Dies dürfen sich gern auch diejenigen von uns gesagt sein lassen, die seit Monaten mit einer Art wollüstigen Schauers Währungskrisen und den drohenden Bankrott ganzer Staaten kommentieren. Man bewegt sich dabei auf einer Ebene, auf der man selber nicht viel bewirken kann. Diese Kombination aus weltpolitischem Faltenwurf und Alternativlosigkeit nennt man: Stammtisch. Dieser ist nun allerdings seinerseits keineswegs alternativlos. Man kann sich auf den Anteil des eigenen Landes an der Misere konzentrieren. Darüber ist inzwischen genug bekannt: Jahrelanger Druck auf die Lohnstückkosten, die Sozialausgaben und die Steuern hat die Exportoffensiven der BRD befeuert – mit den bekannten Folgen für niederkonkurrierte andere Volkswirtschaften.

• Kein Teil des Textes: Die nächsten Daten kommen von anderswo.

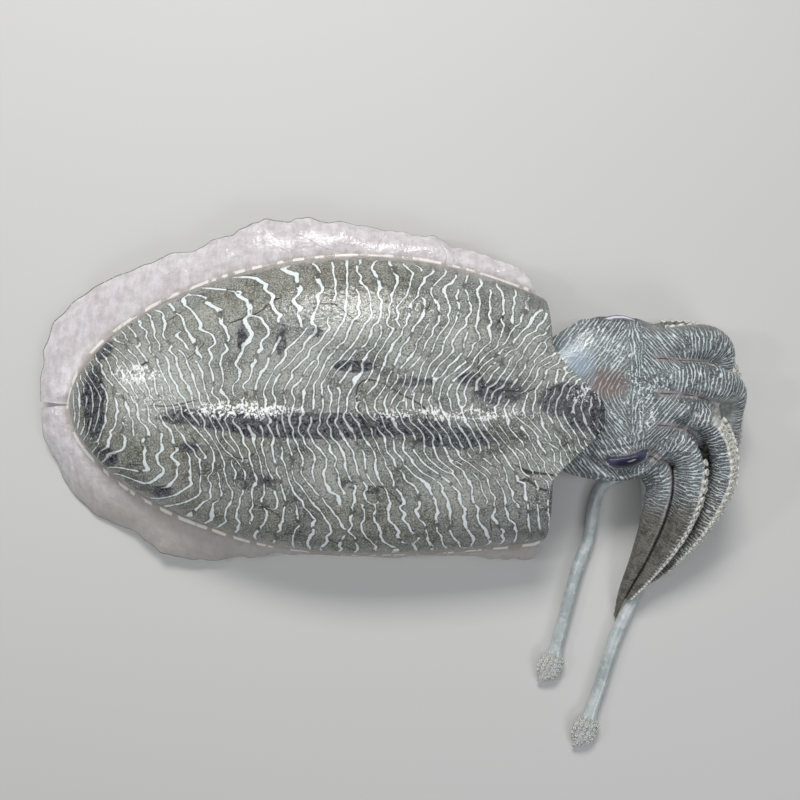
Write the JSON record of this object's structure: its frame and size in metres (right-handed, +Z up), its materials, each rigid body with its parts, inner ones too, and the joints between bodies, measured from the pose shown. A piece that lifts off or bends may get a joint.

Wer das nicht nur beklagen will, muss in der Bundesrepublik ansetzen. Schon im Mai haben Heinz-J. Bontrup und Mohssen Massarat ein Manifest mit dem Titel „Arbeitszeitverkürzung und Ausbau der öffentlichen Beschäftigung jetzt!“ in Umlauf gebracht. Sie schlagen vor: 30-Stunden-Woche mit vollem Lohnausgleich, Schaffung von zusätzlichen 800.000 Arbeitsplätzen bei Bund, Ländern und Gemeinden, zu finanzieren aus erhöhten Steuern auf Gewinnen, Zinsen, Mieten und Pachten.

Aller berechtigter Spott darüber, wie Sahra Wagenknecht sich in ihrem Buch „Freiheit statt Kapitalismus“ auf Ludwig Erhard beruft, sollte nicht davon abhalten, zur Kenntnis zu nehmen, dass sie dort jenseits dieser missglückten Marketing-Idee vernünftige Vorschläge macht, insbesondere für die Sozialisierung der „systemrelevanten“ Geldinstitute und  die „Neutralisierung des Kapitals“ durch schrittweise Umwandlung von Privatvermögen in Belegschaftseigentum.

Das sind die tatsächlichen Hausaufgaben. Allgemeine Kapitalismus-Schelte klingt im Vergleich dazu wie der Gesang von Männern in der Badewanne.